Mrs. Florence B. Smith, former wife of respondent, called as a witness for appellants, testified:

“Q. Did Mr. Young ever clear out that swamp and cultivate it? A. Oh, yes, he cleared the south end and as he cleared he found these posts standing in the middle, running from our house to the east side of our twenty, which we assumed was the line. As he cleared, he built a fence and we had goats. And by the time of 1938 we had 90 head of stock — Angora and other goats. We had several corrals, and as he cleared, he scattered seeds for hay over the land for pasture. Q. When were the pastures planted?

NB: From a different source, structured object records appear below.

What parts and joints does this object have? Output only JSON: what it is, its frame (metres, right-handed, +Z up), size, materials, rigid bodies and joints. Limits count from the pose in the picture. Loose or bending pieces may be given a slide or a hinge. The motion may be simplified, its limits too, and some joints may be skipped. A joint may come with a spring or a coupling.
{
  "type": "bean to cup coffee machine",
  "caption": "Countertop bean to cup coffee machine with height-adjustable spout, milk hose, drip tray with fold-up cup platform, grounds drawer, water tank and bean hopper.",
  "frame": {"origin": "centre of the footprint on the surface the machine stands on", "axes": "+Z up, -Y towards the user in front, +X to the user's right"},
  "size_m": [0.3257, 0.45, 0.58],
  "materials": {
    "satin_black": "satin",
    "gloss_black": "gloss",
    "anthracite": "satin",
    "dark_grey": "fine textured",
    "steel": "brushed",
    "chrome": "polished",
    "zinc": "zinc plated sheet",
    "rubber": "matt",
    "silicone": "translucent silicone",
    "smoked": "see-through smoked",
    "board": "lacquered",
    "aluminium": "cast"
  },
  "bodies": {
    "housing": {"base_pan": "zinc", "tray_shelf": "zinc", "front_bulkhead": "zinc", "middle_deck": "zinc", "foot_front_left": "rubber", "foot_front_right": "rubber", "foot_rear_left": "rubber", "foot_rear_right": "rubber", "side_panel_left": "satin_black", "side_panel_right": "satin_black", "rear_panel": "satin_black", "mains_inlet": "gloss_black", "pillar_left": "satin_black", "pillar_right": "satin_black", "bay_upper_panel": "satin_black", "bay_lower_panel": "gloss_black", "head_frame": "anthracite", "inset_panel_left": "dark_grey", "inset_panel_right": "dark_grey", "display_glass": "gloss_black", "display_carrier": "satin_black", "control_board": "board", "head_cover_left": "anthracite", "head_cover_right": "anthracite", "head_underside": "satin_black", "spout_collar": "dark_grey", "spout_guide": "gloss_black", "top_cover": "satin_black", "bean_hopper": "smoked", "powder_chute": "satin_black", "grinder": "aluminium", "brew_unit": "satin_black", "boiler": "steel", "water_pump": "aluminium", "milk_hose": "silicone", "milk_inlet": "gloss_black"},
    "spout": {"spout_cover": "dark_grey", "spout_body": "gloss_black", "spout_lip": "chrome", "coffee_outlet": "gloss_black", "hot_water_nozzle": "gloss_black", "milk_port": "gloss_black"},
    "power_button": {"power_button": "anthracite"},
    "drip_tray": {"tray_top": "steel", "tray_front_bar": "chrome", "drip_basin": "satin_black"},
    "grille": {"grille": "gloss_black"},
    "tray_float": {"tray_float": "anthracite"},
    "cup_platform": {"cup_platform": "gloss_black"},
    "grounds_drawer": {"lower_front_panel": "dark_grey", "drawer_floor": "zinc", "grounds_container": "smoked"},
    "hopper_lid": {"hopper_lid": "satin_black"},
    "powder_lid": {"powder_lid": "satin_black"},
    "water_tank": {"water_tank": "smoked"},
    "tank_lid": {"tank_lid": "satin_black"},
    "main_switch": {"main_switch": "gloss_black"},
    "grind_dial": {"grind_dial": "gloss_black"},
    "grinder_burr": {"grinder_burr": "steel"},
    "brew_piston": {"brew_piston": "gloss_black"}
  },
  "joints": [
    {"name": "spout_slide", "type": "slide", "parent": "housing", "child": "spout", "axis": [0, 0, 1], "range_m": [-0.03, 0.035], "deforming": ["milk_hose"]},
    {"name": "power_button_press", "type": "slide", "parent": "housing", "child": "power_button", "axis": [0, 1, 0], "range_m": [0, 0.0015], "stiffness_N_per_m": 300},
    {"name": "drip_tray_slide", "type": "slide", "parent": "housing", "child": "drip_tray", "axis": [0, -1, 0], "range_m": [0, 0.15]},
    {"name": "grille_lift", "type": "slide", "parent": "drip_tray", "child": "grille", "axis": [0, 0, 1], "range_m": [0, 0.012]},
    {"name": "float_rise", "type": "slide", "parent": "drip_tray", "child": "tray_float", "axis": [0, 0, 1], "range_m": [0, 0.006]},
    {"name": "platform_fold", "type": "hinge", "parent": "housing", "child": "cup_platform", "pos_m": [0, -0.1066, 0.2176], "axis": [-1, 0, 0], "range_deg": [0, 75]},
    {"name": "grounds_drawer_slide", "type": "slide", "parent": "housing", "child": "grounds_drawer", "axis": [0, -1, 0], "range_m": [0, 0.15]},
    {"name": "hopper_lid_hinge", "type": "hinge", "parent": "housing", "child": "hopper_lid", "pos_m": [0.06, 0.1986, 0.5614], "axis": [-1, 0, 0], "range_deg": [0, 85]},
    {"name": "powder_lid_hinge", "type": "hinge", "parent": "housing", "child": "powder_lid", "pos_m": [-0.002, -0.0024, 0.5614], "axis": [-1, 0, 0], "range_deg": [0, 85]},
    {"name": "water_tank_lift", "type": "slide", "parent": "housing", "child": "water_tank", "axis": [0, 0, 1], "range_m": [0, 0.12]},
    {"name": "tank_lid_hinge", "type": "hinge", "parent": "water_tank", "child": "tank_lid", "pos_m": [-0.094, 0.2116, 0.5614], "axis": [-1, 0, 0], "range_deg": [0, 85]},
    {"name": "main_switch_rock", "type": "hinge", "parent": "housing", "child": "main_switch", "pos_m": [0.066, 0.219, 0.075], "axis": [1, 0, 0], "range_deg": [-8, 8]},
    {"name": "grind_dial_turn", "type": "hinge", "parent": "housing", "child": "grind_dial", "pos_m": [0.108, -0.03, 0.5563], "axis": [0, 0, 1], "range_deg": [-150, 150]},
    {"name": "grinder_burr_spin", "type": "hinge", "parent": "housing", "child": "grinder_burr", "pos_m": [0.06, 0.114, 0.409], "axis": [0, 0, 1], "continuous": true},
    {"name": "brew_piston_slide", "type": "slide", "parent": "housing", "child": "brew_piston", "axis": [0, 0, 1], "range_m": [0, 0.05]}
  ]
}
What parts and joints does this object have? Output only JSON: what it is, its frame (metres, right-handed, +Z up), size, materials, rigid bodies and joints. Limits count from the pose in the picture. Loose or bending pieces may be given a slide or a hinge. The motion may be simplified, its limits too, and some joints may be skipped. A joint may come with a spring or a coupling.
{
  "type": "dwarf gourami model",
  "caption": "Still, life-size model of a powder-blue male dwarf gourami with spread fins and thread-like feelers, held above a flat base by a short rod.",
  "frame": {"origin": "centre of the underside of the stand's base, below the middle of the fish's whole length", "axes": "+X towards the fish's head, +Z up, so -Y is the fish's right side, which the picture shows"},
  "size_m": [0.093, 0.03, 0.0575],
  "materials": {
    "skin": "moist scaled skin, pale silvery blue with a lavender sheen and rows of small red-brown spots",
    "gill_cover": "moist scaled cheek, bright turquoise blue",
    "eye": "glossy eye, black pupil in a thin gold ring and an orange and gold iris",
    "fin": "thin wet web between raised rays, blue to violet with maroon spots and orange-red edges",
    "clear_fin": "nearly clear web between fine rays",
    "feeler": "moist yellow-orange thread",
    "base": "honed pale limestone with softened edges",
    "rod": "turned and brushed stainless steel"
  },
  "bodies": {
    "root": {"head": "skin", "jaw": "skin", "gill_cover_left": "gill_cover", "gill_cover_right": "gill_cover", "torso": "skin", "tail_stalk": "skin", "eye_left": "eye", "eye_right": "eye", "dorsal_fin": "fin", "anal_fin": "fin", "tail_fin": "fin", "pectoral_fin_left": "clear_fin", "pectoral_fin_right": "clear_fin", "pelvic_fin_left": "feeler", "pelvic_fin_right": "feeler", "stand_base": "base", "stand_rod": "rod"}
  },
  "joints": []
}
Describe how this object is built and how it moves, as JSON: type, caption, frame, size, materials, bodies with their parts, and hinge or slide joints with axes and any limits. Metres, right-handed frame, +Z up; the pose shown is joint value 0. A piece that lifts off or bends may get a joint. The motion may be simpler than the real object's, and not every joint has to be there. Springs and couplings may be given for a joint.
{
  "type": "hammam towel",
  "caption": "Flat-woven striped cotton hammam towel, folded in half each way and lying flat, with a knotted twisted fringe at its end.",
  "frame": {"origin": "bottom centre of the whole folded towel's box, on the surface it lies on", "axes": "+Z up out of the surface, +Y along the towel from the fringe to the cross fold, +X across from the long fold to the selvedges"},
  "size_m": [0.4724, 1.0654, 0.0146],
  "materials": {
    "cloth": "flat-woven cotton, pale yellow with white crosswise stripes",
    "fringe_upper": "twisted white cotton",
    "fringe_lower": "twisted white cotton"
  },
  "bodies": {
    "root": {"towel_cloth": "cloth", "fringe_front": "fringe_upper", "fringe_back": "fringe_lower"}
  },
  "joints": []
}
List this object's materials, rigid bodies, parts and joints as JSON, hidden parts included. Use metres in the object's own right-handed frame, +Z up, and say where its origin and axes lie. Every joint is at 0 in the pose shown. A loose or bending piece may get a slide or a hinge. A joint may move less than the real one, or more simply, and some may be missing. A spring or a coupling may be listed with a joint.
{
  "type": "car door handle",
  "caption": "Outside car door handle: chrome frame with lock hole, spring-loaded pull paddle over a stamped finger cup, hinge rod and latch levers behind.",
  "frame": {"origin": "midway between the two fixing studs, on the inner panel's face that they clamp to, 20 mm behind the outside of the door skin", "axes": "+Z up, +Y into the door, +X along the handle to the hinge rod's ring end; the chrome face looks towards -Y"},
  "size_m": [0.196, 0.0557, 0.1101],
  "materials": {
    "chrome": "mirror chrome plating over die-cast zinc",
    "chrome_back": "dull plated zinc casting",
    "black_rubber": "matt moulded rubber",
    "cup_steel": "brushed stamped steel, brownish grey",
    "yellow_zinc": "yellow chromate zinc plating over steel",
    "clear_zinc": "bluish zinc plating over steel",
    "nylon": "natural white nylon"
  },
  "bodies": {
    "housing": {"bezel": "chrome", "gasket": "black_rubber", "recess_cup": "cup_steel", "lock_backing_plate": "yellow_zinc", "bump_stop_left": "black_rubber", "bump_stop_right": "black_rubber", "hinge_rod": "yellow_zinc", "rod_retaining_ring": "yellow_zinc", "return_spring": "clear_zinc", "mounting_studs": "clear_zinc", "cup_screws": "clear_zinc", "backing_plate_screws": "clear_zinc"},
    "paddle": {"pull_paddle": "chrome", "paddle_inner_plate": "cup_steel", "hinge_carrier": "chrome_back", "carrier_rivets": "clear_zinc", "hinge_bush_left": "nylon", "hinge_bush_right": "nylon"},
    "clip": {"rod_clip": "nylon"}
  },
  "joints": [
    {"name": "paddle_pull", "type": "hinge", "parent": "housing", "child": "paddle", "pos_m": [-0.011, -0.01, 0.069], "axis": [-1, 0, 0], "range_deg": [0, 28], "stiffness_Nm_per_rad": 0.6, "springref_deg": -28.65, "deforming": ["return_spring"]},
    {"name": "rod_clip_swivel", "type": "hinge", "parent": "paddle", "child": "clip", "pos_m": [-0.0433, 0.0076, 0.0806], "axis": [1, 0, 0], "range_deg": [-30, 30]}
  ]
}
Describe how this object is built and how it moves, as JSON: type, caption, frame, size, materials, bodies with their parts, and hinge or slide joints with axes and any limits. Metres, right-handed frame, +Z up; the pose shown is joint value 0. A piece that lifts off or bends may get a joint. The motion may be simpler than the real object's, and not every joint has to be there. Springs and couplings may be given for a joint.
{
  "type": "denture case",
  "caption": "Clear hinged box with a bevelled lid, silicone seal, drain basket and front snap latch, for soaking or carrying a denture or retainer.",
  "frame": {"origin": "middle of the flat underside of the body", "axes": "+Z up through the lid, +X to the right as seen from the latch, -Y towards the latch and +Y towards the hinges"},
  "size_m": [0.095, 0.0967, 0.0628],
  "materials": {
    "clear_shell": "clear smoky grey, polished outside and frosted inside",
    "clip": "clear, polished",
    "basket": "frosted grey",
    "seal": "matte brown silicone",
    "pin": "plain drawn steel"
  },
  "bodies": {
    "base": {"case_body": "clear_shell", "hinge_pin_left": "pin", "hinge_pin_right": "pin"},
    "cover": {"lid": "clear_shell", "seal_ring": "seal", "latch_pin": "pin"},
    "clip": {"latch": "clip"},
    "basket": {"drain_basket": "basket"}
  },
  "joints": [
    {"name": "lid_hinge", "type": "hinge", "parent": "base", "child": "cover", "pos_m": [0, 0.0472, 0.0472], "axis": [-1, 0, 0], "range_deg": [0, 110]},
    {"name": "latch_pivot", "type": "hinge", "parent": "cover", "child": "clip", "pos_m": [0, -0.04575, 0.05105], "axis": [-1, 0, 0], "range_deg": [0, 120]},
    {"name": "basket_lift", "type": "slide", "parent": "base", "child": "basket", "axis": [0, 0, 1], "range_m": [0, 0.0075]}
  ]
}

A. In ’37 and ’38 —”

[2] From the testimony, which was in dispute, the trial court was justified in finding that respondent held the property as owner, and not subservient to the rights of another.

This disposes of the other contentions of appellants, that the possession of respondent was not continuous and did not exist for ten years. Appellants claim that the fence was not completed until 1938, and that it was removed in 1947. The question before us is whether the land was held adversely for ten years. During the years that the fence was in existence, the land was used for pasturage; but, from the time respondent first went into possession up to the date of trial, he held and occupied the land as owner, making such continuous

Page 145

use thereof as was consistent with its character.

Appellants’ counterclaim for damages in the sum of five hundred dollars is based upon their claim of title to the disputed area. This question having been decided adversely to them, it follows that they are not entitled to damages.

The judgment is affirmed.

MALLERY, C.J., MILLARD, ROBINSON, and SIMPSON, JJ., concur.